31. От Пенни Голдсмит к в. де В. и м. де М
Дорогие маркиза и виконт!
Получив письмо, где вы пишете о необходимости быть осторожными, я задумалась, кто из моих друзей самый надежный. И я пришла к выводу, что хотела бы рассказать о вас только одному человеку. Я о нем очень высокого мнения. Надеюсь, что вы согласитесь со мной, какой он замечательный Но пусть он сам расскажет о себе!
Он не делает секрета из документа, который я вам посылаю, поэтому, я думаю, в моем поступке нет ничего неэтичного. Он немного смеется там над самим собой, но, я думаю, в этом тоже нет ничего дурного.
Краткая научная биография Гарри М. Ланкастера, написанная им самимГлавной особенностью, отличавшей Гарри М. Ланкастера среди других детей была ярко выраженная страсть к познанию. В остальном он не особенно выделялся – занимался спортом, разносил газеты, чтобы заработать карманные деньги, коллекционировал компьютерные игры. Заметно больше других тратил на книги. Не был ни особенно хорошим, ни особенно плохим – в его жизни были поступки, которых следовало стыдиться, хотя и не слишком сильно. Может показаться парадоксальным, что наиболее стыдно ему вспоминать, как он однажды вышел на крыльцо, запрокинул голову и прошептал: «Как хочу я познать все величие этого мира!» Казалось бы, чего тут стыдиться? Никаких свидетелей, не считая звезд и родительского дома за спиной. Но ему стало стыдно почти сразу же и не менее стыдно теперь, в момент написания этой биографии, хотя прошло уже более двенадцати лет. Почему?
Что стыдного в познании мира… если только действительно юный Гарри имел в виду всего лишь мир? Принимая как экспериментальный факт его чувства, стоит задуматься, чем они были вызваны. Например: КАКОГО ПОЛА БЫЛ МИР ДЛЯ ЮНОГО ГАРРИ?
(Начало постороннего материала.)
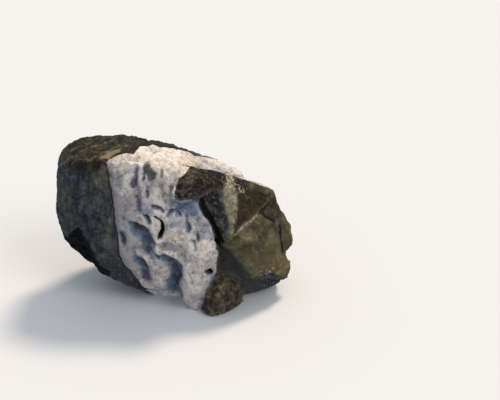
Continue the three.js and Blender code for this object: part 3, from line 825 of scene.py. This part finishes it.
# painted shade: blue-grey deep in the cuts, in the bay under the nose, along the shade lines and in
# broad patches, less under painted light
hollow = rock.field("hollow") - 0.45 * swollen + 1.2 * (patchy - 0.5)
blueShade = rock.fade(hollow, -0.3, 2.2) + 0.8 * rock.fade(rock.field("bay"), -2, 6)
blueShade = blueShade + 0.8 * (1 - rock.fade(rock.field("shade"), 0.5, 4))
cloudy = rock.fade(rock.clouds(13, 9, 4, 0.6) - 0.3 * litChalk - 0.3 * onTop, 0.47, 0.62)
blueShade = blueShade + 0.5 * cloudy - 0.3 * litChalk
blueShade = rock.fade(blueShade, 0, 1.1)
chalk = rock.mix(blueShade * chalkShares["blue"], chalk, chalkColours["blue"])
pitted = rock.fade(specks - 0.25 * rock.fade(ridge, -0.1, 0.15), 0.56, 0.66)
pitted = pitted + rock.fade(rock.clouds(1.7, 8, 3, 0.6) - 0.1 * onTop, 0.6, 0.67)
inPits = pitted * (chalkShares["pits"] - 0.2 * litChalk)
chalk = rock.mix(inPits, chalk, chalkColours["dirtAndShade"])
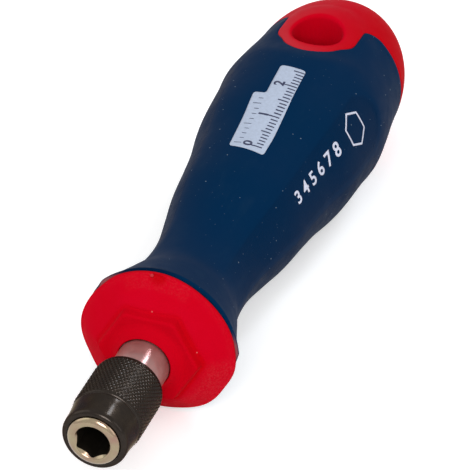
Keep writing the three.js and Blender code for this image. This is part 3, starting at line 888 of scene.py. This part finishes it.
def add(tree, kind, inputs=None, **settings):
    node = tree.nodes.new(kind)
    for key, value in settings.items():
        setattr(node, key, value)
    feed(node, inputs or {})
    return node


def place(tree, stretch=(1, 1, 1)):
    coordinates = add(tree, "ShaderNodeTexCoord").outputs["Object"]
    return add(tree, "ShaderNodeMapping", {"Vector": coordinates, "Scale": stretch}).outputs[0]


def attribute(tree, name):
    return add(tree, "ShaderNodeAttribute", attribute_name=name).outputs["Fac"]


def noise(vector, scale, detail=3, rough=0.5):
    return add(vector.id_data, "ShaderNodeTexNoise", {
        "Vector": vector, "Scale": scale, "Detail": detail, "Roughness": rough}).outputs["Fac"]


def remap(value, low, high, to_low=0.0, to_high=1.0):
    return add(value.id_data, "ShaderNodeMapRange", {
        "Value": value, "From Min": low, "From Max": high, "To Min": to_low, "To Max": to_high},
        clamp=True).outputs[0]


def blend(factor, one, two):
    inputs = {0: factor, 6: one, 7: two}
    return add(factor.id_data, "ShaderNodeMix", inputs, data_type="RGBA").outputs[2]


def calculate(operation, one, two):
    return add(one.id_data, "ShaderNodeMath", {0: one, 1: two}, operation=operation).outputs[0]


def times(one, two):
    return calculate("MULTIPLY", one, two)


def bump(height, strength, distance, under=None):
    """A relief of a distance in millimetres, over another one if that is given."""
    inputs = {"Height": height, "Strength": strength, "Distance": distance * MM}
    if under is not None:
        inputs["Normal"] = under
    return add(height.id_data, "ShaderNodeBump", inputs).outputs[0]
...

В отличие от французского, немецкого или русского, слово «мир» отличается в английском языке полнейшей бесполостью. Но Гарри здесь, с нами, он сам может ответить на деликатный вопрос: для Гарри М. Ланкастера МИР БЫЛ И ОСТАЕТСЯ ОБЪЕКТОМ (ИЛИ СУБЪЕКТОМ) МУЖСКОГО ПОЛА. Как Творец в религии его предков. И это дает нам в руки ключ для объяснения иначе не объяснимого стыда Гарри. С миром для него всегда ассоциировался и продолжает ассоциироваться образ Отца. Познание же Отца является актом постыдным. Даже познание его величия.
С тех пор, как выйдя на крыльцо родительского дома Гарри М. Ланкастер неосторожно заикнулся о своем желании «познать все величие этого мира», стыд от неосторожно сказанных слов преследовал его. Ему было никуда не деться от неумолимого свидетеля. Он был бы рад доказать миру, что не имел в виду ничего плохого – что он оговорился, – но мир не верил Гарри, и Гарри это чувствовал. Миру не требовалось других средств, чтобы передать Гарри свой ответ, кроме чувств самого Гарри, ведь Гарри был его порождением.